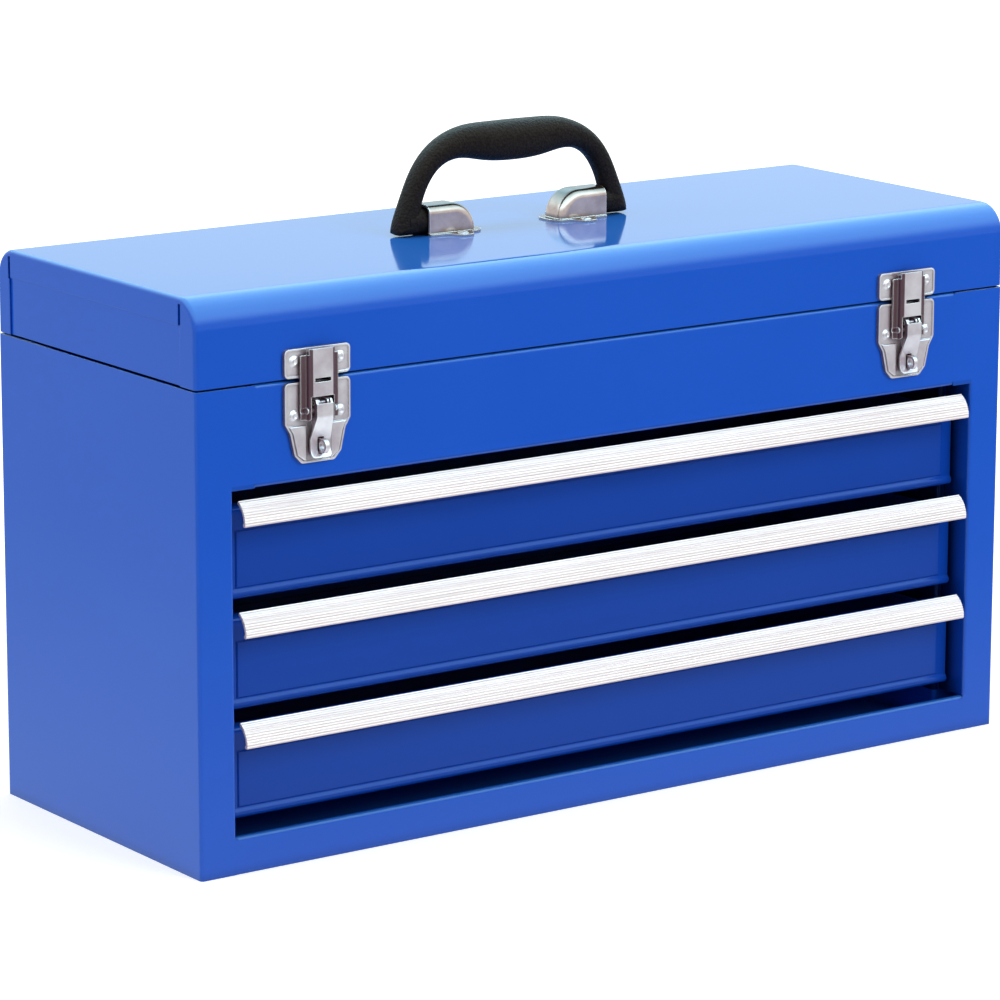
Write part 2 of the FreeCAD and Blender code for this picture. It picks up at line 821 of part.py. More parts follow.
def latch_base():
    proud = plate_metal + keeper_rim
    radii = [plate_corner, plate_corner, plate_corner * 2, plate_corner, plate_corner]
    radii = radii + list(reversed(radii))
    raised = plate_outline(base_points(0), radii, 0, proud)
    inner_radii = [r - rim_width for r in radii]
    field = plate_outline(base_points(rim_width), inner_radii, plate_metal, proud + overrun)
    wing_inset = rim_width + base_wing_rim_gap
    wing_radii = [r - wing_inset for r in radii]
    wing_out = plate_metal + base_wing_rise
    crown = plate_outline(base_points(wing_inset), wing_radii, plate_metal / 2, wing_out)
    wings = []
    for way in (-1, 1):
        reach = latch_box(way * base_wing_inner, way * plate_half_width, 0, wing_out + overrun,
                          -base_bottom, -base_wing_top)
        wing = crown.common(reach)
        rim = [e for e in wing.Edges if abs(e.CenterOfMass.y - outward(wing_out)) < hair]
        wings.append(wing.makeFillet(base_wing_edge, rim))
    ears = []
    for way in (-1, 1):
        x0 = way * base_ear_inner
        x1 = way * (base_ear_inner + base_ear_metal)
        start = min(x0, x1)
        low = lever_pivot_drop + base_ear_radius
        high = lever_pivot_drop - base_ear_radius
        tip = lever_pivot_out + base_ear_radius
        points = [(plate_metal / 2, -low), (tip, -low), (tip, -high), (plate_metal / 2, -high)]
        corner = base_ear_radius * round_share
        face = latch_side_face(points, [0, corner, corner, 0], start)
        ears.append(face.extrude(Vector(base_ear_metal, 0, 0)))
    body = fused([raised.cut(field)] + wings + ears)
    bore = tube_along_x(pivot_pin_radius + pivot_running_gap, -lever_half_width, lever_half_width,
                        outward(lever_pivot_out), height(-lever_pivot_drop))
    return body.cut(bore)


def latch_staple():
    half = staple_hole_radius + staple_wall
    tip = staple_hole_out + half
    points = [(plate_metal, -staple_drop - half), (tip, -staple_drop - half),
              (tip, -staple_drop + half), (plate_metal, -staple_drop + half)]
    corner = half * round_share
    face = latch_side_face(points, [0, corner, corner, 0], -staple_metal / 2)
    body = face.extrude(Vector(staple_metal, 0, 0))
    hole = tube_along_x(staple_hole_radius, -staple_metal, staple_metal,
                        outward(staple_hole_out), height(-staple_drop))
    return body.cut(hole)


# A hat section: a raised web, two legs and a lip turned outwards along each leg
def strap():
    half = strap_half_width
    lip = strap_lip_half_width
    lip_out = strap_back + strap_metal
    line = [(-lip, outward(lip_out)), (-half, outward(lip_out)), (-half, outward(strap_front)),
            (half, outward(strap_front)), (half, outward(lip_out)), (lip, outward(lip_out))]
    leg_half = (strap_front - strap_back) / 2
    low = strap_leg_bottom
    section = sheet_face(line, strap_metal, strap_bend, plan(height(-low)))
    channel = section.extrude(Vector(0, 0, low + strap_top))
    span = 2 * (lip + overrun)
    start = -lip - overrun
    corner = leg_half * round_share
    legs = latch_side_face([(strap_back, -low), (strap_front, -low), (strap_front, strap_leg_top),
                            (strap_back, strap_leg_top)], [corner, corner, 0, corner], start)
    keep = legs.extrude(Vector(span, 0, 0))
    head = latch_box(start, start + span, strap_front - strap_metal, strap_front,
                     -strap_web_bottom, strap_top)
    keep = keep.fuse(head)
    shape = channel.common(keep)
    below_web = latch_box(-half + strap_metal, half - strap_metal, strap_back, strap_front + overrun,
                          -low - overrun, -strap_web_bottom)
    slit = latch_box(-strap_slit_half_width, strap_slit_half_width, strap_back, strap_front + overrun,
                     -strap_slit_height / 2, strap_slit_height / 2)
    bore = tube_along_x(pivot_pin_radius + pivot_running_gap, start, start + span,
                        outward(strap_pivot_out), height(-strap_pivot_drop))
    shape = shape.cut(below_web).cut(slit).cut(bore)
    for x0, x1 in ((start, -half), (half, start + span)):
        shape = shape.cut(tube_along_x(pivot_head_radius + pivot_running_gap, x0, x1,
                                       outward(strap_pivot_out), height(-strap_pivot_drop)))
    return shape


def lever():
    half = lever_half_width
    web_out = lever_pivot_out + lever_web_gap + lever_metal
    flat_out = lever_flat_out + lever_metal / 2
    line = [(web_out, -lever_pivot_drop), (web_out, -lever_knee), (flat_out, -lever_flat_top),
            (flat_out, -lever_flat_end), (lever_tip_out, -lever_tip_drop)]
    place = [(outward(out), height(rise)) for out, rise in line]
    tip_half = lever_tip_half_width
    section = sheet_face(place, lever_metal, lever_bend, side(-tip_half))
    web = section.extrude(Vector(2 * tip_half, 0, 0))
    right = [(tip_half, -lever_tip_drop), (tip_half, -lever_flat_top), (half, -lever_knee), (half, 0)]
    left = [(-u, v) for u, v in reversed(right)]
    radii = [lever_tip_corner, lever_bend, lever_bend, 0]
    outline = rounded_face([(u, height(v)) for u, v in right + left], radii + list(reversed(radii)),
                           elevation(front))
    web = web.common(outline.extrude(Vector(0, outward(2 * web_out) - front, 0)))
    back_out = plate_metal + 2 * clearance
    crest = lever_pivot_drop - lever_leg_radius
    under_web = web_out - lever_metal / 2
    points = [(under_web, -lever_pivot_drop), (lever_pivot_out + lever_leg_radius, -crest),
              (lever_pivot_out - lever_leg_radius, -crest),
              (back_out, -lever_pivot_drop - lever_leg_radius / 2),
              (back_out, -strap_pivot_drop - lever_leg_radius),
              (lever_flat_out + lever_metal, -lever_leg_end), (under_web, -lever_knee)]
    radii = [0] + [lever_metal] * 4 + [0, 0]
    legs = []
    for start in (-half, half - lever_metal):
        face = latch_side_face(points, radii, start)
        legs.append(face.extrude(Vector(lever_metal, 0, 0)))
    slot_half = staple_hole_radius + staple_wall + lever_slot_gap
    slot = latch_box(-staple_metal / 2 - lever_slot_gap, staple_metal / 2 + lever_slot_gap,
                     0, web_out, -staple_drop - slot_half, -staple_drop + slot_half)
    body = fused([web] + legs).cut(slot)
    fixed_bore = tube_along_x(pivot_pin_radius + pivot_running_gap, -half, half,
                              outward(lever_pivot_out), height(-lever_pivot_drop))
    strap_bore = tube_along_x(pivot_pin_radius, -half, half, outward(strap_pivot_out),
                              height(-strap_pivot_drop))
    return body.cut(fixed_bore).cut(strap_bore)


def lever_pin():
    return tube_along_x(pivot_pin_radius, -lever_half_width, lever_half_width,
                        outward(lever_pivot_out), height(-lever_pivot_drop))


def strap_pins():
    pins = []
    start = lever_half_width - lever_metal
    end = strap_half_width + clearance / 2
    for way in (-1, 1):
        x0, x1 = sorted((way * start, way * end))
        h0, h1 = sorted((way * end, way * (end + pivot_head_height)))
        out = outward(strap_pivot_out)
        z = height(-strap_pivot_drop)
        pins.append(fused([tube_along_x(pivot_pin_radius, x0, x1, out, z),
                           tube_along_x(pivot_head_radius, h0, h1, out, z)]))
    return group(pins)


def latch_rivets(rise, backing):
    pieces = []
    for way in (-1, 1):
        piece = rivet(plate_metal + backing)
        piece.rotate(Vector(0, 0, 0), Vector(1, 0, 0), 90)
        piece.translate(Vector(way * latch_rivet_reach, outward(plate_metal), height(rise)))
        pieces.append(piece)
    return pieces


def set_back(shape):
    copy = shape.copy()
    copy.translate(Vector(0, handle_set_back, 0))
    return copy


def moved(shape, x):
    copy = shape.copy()
    copy.translate(Vector(x, 0, 0))
    return copy


def rivet_holes(rise):
    holes = []
    for place in (-latch_place, latch_place):
        for way in (-1, 1):
            start = Vector(place + way * latch_rivet_reach, front - overrun, height(rise))
            holes.append(Part.makeCylinder(rivet_shank_radius, 3 * overrun, start, Vector(0, 1, 0)))
    return Part.makeCompound(holes)


def cup_rivet_places():
    middle = (cup_outer_end + cup_inner_end) / 2 - cup_flange_margin
    places = []
    for way in (-1, 1):
        for reach in (-cup_rivet_reach, cup_rivet_reach):
            places.append((way * middle, handle_set_back + reach))
    return places


def cup_holes():
    holes = []
    for x, y in cup_rivet_places():
        start = Vector(x, y, lid_top - overrun)
        holes.append(Part.makeCylinder(rivet_shank_radius, 3 * overrun, start, Vector(0, 0, 1)))
    return Part.makeCompound(holes)


def build_case():
    panel = side_panel()
    save(panel, "side_panel_left")
    save(mirrored(panel), "side_panel_right")
    save(back_panel(), "back_panel")
    save(floor_tray(0, floor_upstand, back - 2 * sheet), "bottom_panel")
    save(floor_tray(opening_top + sheet, floor_upstand, back - 2 * sheet), "tray_floor")
    save(upper_front_panel().cut(rivet_holes(-base_rivet_drop)), "upper_front_panel")
    save(lower_front_rail(), "lower_front_rail")
    wall = slide_wall()
    save(wall, "slide_wall_left")
    save(mirrored(wall), "slide_wall_right")
    rails = group([case_rail(index) for index in range(drawer_count)])
    save(rails, "case_rails_left")
    save(mirrored(rails), "case_rails_right")


def build_drawers():
    for index in range(drawer_count):
        name = drawer_names[index]
        save(drawer_pan(index), "drawer_" + name + "_pan")
        save(drawer_front(index), "drawer_" + name + "_front")
        save(drawer_pull(index), "drawer_" + name + "_pull")
        rail = drawer_rail(index)
        save(rail, "drawer_" + name + "_rail_left")
        save(mirrored(rail), "drawer_" + name + "_rail_right")


def build_lid():
    skin = lid_skin().cut(rivet_holes(keeper_rivet_height)).cut(cup_holes())
    save(skin, "lid_skin")
    end = lid_end()
    save(end, "lid_end_left")
    save(mirrored(end), "lid_end_right")
    save(hinge_leaf_shape(1, range(1, hinge_knuckles, 2)), "hinge_lid_leaf")
    save(hinge_leaf_shape(-1, range(0, hinge_knuckles, 2)), "hinge_case_leaf")
    save(hinge_pin(), "hinge_pin")
    cup = set_back(handle_cup()).cut(cup_holes())
    save(cup, "handle_cup_left")
    save(mirrored(cup), "handle_cup_right")
    pieces = []
    for x, y in cup_rivet_places():
        piece = rivet(cup_flange_metal + sheet)
        piece.translate(Vector(x, y, lid_top + cup_flange_metal))
        pieces.append(piece)
    save(group(pieces), "handle_cup_rivets")
    save(set_back(handle_grip()), "handle_grip")


def build_latches():
    lid_rivets = []
    case_rivets = []
    for name, place in (("left", -latch_place), ("right", latch_place)):
        save(moved(keeper(), place).cut(rivet_holes(keeper_rivet_height)), "latch_keeper_" + name)
        save(moved(latch_base(), place).cut(rivet_holes(-base_rivet_drop)), "latch_base_" + name)
        save(moved(latch_staple(), place), "latch_staple_" + name)
        save(moved(lever_pin(), place), "latch_lever_pin_" + name)
        save(moved(lever(), place), "latch_lever_" + name)
        save(moved(strap(), place), "latch_strap_" + name)
        save(moved(strap_pins(), place), "latch_strap_pins_" + name)
        lid_rivets += [moved(piece, place) for piece in latch_rivets(keeper_rivet_height, sheet)]
        case_rivets += [moved(piece, place) for piece in latch_rivets(-base_rivet_drop, sheet)]
    save(group(lid_rivets), "latch_keeper_rivets")
    save(group(case_rivets), "latch_base_rivets")


build_case()
build_drawers()
build_lid()
build_latches()
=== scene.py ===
import json
import math

import bpy
from mathutils import Matrix, Vector

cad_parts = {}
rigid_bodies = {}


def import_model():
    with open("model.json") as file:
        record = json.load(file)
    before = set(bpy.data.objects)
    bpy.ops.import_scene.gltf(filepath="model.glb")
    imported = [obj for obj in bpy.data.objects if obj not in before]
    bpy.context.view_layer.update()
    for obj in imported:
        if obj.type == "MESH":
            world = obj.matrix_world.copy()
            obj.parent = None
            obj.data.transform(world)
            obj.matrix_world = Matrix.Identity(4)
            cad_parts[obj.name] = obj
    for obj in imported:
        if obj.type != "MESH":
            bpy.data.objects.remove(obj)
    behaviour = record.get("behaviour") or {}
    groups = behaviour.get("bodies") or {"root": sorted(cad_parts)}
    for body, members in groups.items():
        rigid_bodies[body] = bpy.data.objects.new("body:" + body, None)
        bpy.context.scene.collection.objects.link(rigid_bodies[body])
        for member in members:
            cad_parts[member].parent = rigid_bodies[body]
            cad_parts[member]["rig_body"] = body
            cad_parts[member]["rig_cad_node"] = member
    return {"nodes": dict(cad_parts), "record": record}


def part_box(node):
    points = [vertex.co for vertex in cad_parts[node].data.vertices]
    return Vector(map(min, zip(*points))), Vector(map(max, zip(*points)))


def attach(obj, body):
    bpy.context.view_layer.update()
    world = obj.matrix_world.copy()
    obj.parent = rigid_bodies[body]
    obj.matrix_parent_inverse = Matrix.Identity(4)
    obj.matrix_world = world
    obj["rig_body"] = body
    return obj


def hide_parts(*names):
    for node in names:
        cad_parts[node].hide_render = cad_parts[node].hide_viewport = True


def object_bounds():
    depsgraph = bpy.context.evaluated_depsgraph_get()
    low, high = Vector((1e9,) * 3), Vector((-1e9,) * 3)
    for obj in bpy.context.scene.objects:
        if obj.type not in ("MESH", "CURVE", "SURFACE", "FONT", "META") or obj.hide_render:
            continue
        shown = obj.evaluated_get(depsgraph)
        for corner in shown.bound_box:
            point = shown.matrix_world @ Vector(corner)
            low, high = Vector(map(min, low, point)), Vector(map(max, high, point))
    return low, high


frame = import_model()
cadLow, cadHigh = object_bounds()
millimetre = 0.001
print("frame loaded")


# camera, solved from the case's edges in the photograph
cameraSetup = {
    "azimuth": -35.411,
    "elevation": 12.692,
    "roll": 0.129,
    "distance": 2.494607,
    "target": (-0.008844, 0.0, 0.142442),
    "focalPixels": 4725.9,
    "imagePixels": 1000,
    "sensor": 36.0,
}


def makeCamera(setup):
    turn = math.radians(setup["azimuth"])
    rise = math.radians(setup["elevation"])
    roll = math.radians(setup["roll"])
    backward = Vector((math.sin(turn) * math.cos(rise), -math.cos(turn) * math.cos(rise), math.sin(rise)))
    level = Vector((math.cos(turn), math.sin(turn), 0))
    upward = backward.cross(level)
    right = level * math.cos(roll) + upward * math.sin(roll)
    top = upward * math.cos(roll) - level * math.sin(roll)
    data = bpy.data.cameras.new("photoCamera")
    data.sensor_width = setup["sensor"]
    data.lens = setup["focalPixels"] / setup["imagePixels"] * setup["sensor"]
    data.clip_end = 50
    camera = bpy.data.objects.new("photoCamera", data)
    bpy.context.scene.collection.objects.link(camera)
    place = Vector(setup["target"]) + backward * setup["distance"]
    turned = Matrix((right, top, backward)).transposed().to_4x4()
    camera.matrix_world = Matrix.Translation(place) @ turned
    bpy.context.scene.camera = camera


makeCamera(cameraSetup)
bpy.context.scene.view_settings.view_transform = "Standard"
print("camera placed")


# small helpers for materials
def newMaterial(name):
    material = bpy.data.materials.new(name)
    material.use_nodes = True
    material.node_tree.nodes.clear()
    return material


def addNode(tree, kind, **values):
    node = tree.nodes.new(kind)
    for key, value in values.items():
        setattr(node, key, value)
    return node


def setInputs(node, **values):
    for key, value in values.items():
        node.inputs[key.replace("_", " ")].default_value = value
    return node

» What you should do
Quote the listing above, but only from the line that shows "lid_rivets += [moved(piece, place)" through the line that shows "obj.data.transform(world)".

» Output below
        lid_rivets += [moved(piece, place) for piece in latch_rivets(keeper_rivet_height, sheet)]
        case_rivets += [moved(piece, place) for piece in latch_rivets(-base_rivet_drop, sheet)]
    save(group(lid_rivets), "latch_keeper_rivets")
    save(group(case_rivets), "latch_base_rivets")


build_case()
build_drawers()
build_lid()
build_latches()
=== scene.py ===
import json
import math

import bpy
from mathutils import Matrix, Vector

cad_parts = {}
rigid_bodies = {}


def import_model():
    with open("model.json") as file:
        record = json.load(file)
    before = set(bpy.data.objects)
    bpy.ops.import_scene.gltf(filepath="model.glb")
    imported = [obj for obj in bpy.data.objects if obj not in before]
    bpy.context.view_layer.update()
    for obj in imported:
        if obj.type == "MESH":
            world = obj.matrix_world.copy()
            obj.parent = None
            obj.data.transform(world)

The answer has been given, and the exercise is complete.